--- Start of Records for the task ---
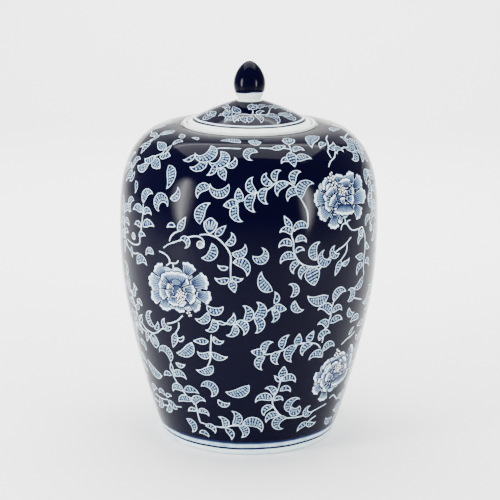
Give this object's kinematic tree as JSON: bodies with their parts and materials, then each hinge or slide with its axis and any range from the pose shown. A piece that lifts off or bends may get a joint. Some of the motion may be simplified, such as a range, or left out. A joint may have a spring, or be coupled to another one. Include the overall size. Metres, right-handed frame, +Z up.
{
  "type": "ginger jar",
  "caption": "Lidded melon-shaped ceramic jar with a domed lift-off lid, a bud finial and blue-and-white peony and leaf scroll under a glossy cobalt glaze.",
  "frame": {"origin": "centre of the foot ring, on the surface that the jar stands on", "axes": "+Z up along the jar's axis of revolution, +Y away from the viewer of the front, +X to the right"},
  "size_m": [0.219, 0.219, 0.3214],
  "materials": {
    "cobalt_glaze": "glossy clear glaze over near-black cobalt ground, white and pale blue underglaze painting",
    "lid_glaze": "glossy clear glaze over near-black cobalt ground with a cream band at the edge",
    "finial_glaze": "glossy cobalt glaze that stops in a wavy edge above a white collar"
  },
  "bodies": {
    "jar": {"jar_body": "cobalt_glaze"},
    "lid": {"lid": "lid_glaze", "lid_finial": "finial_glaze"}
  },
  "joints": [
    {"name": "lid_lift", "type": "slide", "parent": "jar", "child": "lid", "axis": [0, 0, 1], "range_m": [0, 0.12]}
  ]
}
--- End of Records for the task ---
--- Start of Records for the task ---
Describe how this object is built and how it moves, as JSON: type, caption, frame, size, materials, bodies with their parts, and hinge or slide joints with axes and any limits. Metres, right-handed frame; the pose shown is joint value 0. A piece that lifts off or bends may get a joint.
--- End of Records for the task ---
_Your goal_. Extract each line from the entries above that contains the string "their".

_Task answer_.
Give this object's kinematic tree as JSON: bodies with their parts and materials, then each hinge or slide with its axis and any range from the pose shown. A piece that lifts off or bends may get a joint. Some of the motion may be simplified, such as a range, or left out. A joint may have a spring, or be coupled to another one. Include the overall size. Metres, right-handed frame, +Z up.
Describe how this object is built and how it moves, as JSON: type, caption, frame, size, materials, bodies with their parts, and hinge or slide joints with axes and any limits. Metres, right-handed frame; the pose shown is joint value 0. A piece that lifts off or bends may get a joint.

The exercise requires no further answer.